On Unix (Linux, macOS)

A C++11 compliant compiler is required, which includes most recent versions of GCC and clang.

  • clone this repository

  • pip install ./pikepdf

On Windows (Requires Visual Studio 2015)

  • For Python 3.5:

    • clone this repository

    • pip install ./pikepdf

  • For earlier versions of Python, including Python 2.7:

pikepdf requires a C++11 compliant compiler (i.e. Visual Studio 2015 on Windows). Running a regular pip install command will detect the version of the compiler used to build Python and attempt to build the extension with it. We must force the use of Visual Studio 2015.

::
  • clone this repository

  • “%VS140COMNTOOLS%....VCvcvarsall.bat” x64

  • set DISTUTILS_USE_SDK=1

  • set MSSdk=1

  • pip install ./python_example

Note that this requires the user building python_example to have registry edition rights on the machine, to be able to run the vcvarsall.bat script.

Windows runtime requirements

On Windows, the Visual C++ 2015 redistributable packages are a runtime requirement for this project. It can be found here.

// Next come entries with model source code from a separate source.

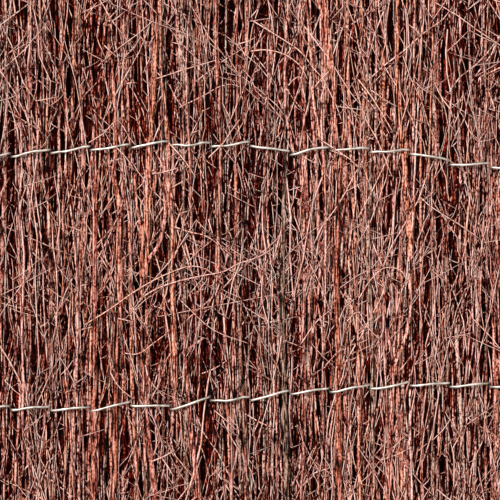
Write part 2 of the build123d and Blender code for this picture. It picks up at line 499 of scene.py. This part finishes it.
# Stout stems that show in the photograph: their run in pixels upwards, the longest from the ground, radius
# at the foot and the top, tone and hue
STOUT_STEMS = (
    (((120, GROUND_PX), (118, 800), (114, 500), (115, 440), (118, 300)), 2.9, 1.2, 0.5, 0.75),
    (((170, GROUND_PX), (166, 800), (156, 500), (146, 415), (141, 330)), 2.7, 1.1, 0.6, 0.6),
    (((212, GROUND_PX), (206, 800), (199, 500), (190, 420), (184, 330)), 2.9, 1.1, 0.6, 0.55),
    (((290, GROUND_PX), (289, 800), (288, 520), (283, 355), (282, 300), (284, 200), (285, 100)),
      2.6, 1.2, 0.45, 0.0),
    (((344, GROUND_PX), (342, 800), (339, 480), (339, 376), (337, 313), (337, 240), (342, 140)),
      3.4, 1.2, 0.5, 0.8),
    (((411, 270), (408, 210), (405, 165), (403, 140), (400, 110), (397, 60), (398, 5), (400, -60)),
      1.8, 1.0, 0.65, 0.95),
    (((142, 300), (142, 262), (142, 238), (145, 222), (150, 203), (155, 182), (157, 150)),
      1.5, 0.9, 0.65, 0.95),
    (((142, 242), (139, 217), (136, 198), (134, 170)), 0.9, 0.6, 0.7, 0.9),
    (((326, 230), (321, 148), (318, 127), (313, 95), (312, 63), (309, 37), (305, 0), (303, -60)),
      1.0, 0.6, 0.8, 0.85),
    (((297, 180), (291, 138), (286, 116), (285, 85), (285, 53), (288, 0), (289, -60)),
      0.9, 0.6, 0.75, 0.35),
    (((335, 90), (331, 50), (326, 27), (318, 0), (311, -40)), 0.9, 0.6, 0.75, 0.85),
    (((140, 290), (147, 262), (158, 246), (164, 222), (165, 195), (163, 150)), 1.2, 0.9, 0.7, 0.55),
    (((176, 400), (173, 300), (172, 227), (169, 195), (168, 145), (160, 60)), 1.6, 0.9, 0.7, 0.85),
    (((121, 330), (119, 240), (119, 200), (114, 179), (115, 148), (112, 60)), 1.9, 1.1, 0.65, 0.8),
    (((94, GROUND_PX), (94, 800), (94, 420), (95, 237), (95, 174), (99, 80)), 2.3, 1.2, 0.5, 0.6),
    (((146, 280), (148, 180), (150, 137), (153, 100), (157, 10)), 2.0, 1.1, 0.65, 0.9),
    (((362, GROUND_PX), (361, 800), (359, 440), (359, 382), (357, 334), (352, 240)), 2.2, 0.8, 0.7, 0.9),
    (((394, GROUND_PX), (393, 800), (391, 430), (393, 366), (391, 352), (386, 323), (383, 250)),
      2.6, 0.8, 0.65, 0.7),
    (((392, 384), (396, 363), (407, 332), (410, 308), (410, 276), (415, 190)), 1.1, 0.7, 0.85, 0.85),
    (((250, GROUND_PX), (249, 800), (246, 540), (245, 430), (240, 360), (244, 260)), 2.6, 1.0, 0.45, 0.2),
    (((217, 320), (219, 200), (221, 140), (217, 60), (213, -60)), 1.6, 1.0, 0.55, 0.3),
    (((336, 180), (333, 90), (327, 40), (330, -90)), 1.7, 1.1, 0.65, 0.7),
    (((373, 470), (372, 330), (368, 250), (371, 180), (368, 80)), 1.5, 0.8, 0.55, 0.1),
)
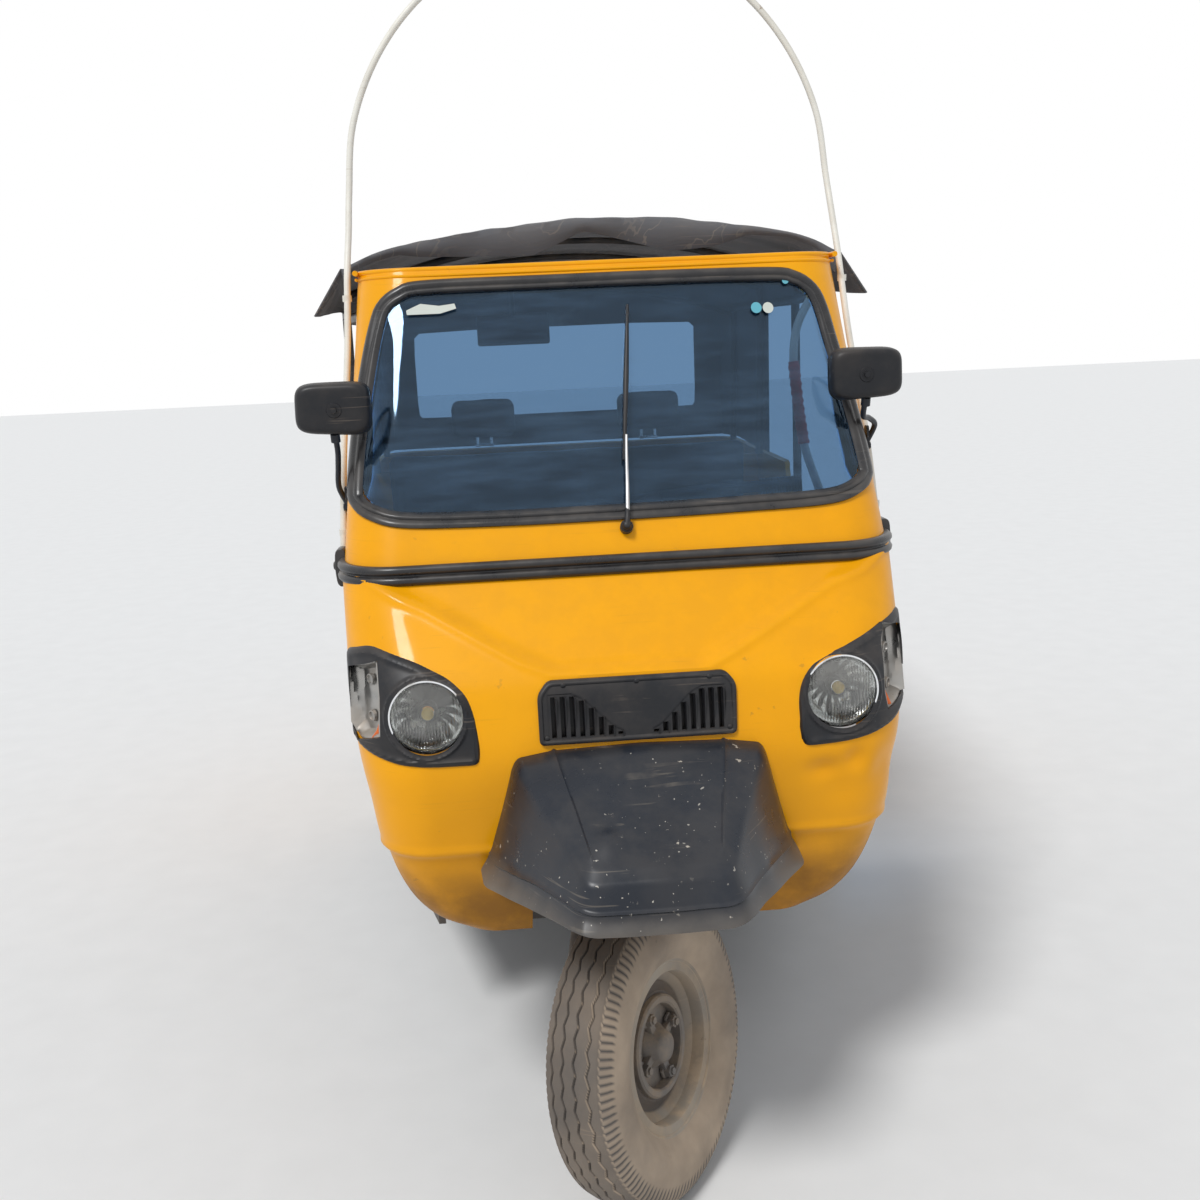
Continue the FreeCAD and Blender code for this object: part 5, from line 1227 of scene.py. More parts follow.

Building the documentation

Documentation for the example project is generated using Sphinx. Sphinx has the ability to automatically inspect the signatures and documentation strings in the extension module to generate beautiful documentation in a variety formats. The following command generates HTML-based reference documentation; for other formats please refer to the Sphinx manual:

  • cd pikepdf/docs

  • make html

License

pikepdf is provided under the Mozilla Public License 2.0 license (MPL) that can be found in the LICENSE file. By using, distributing, or contributing to this project, you agree to the terms and conditions of this license.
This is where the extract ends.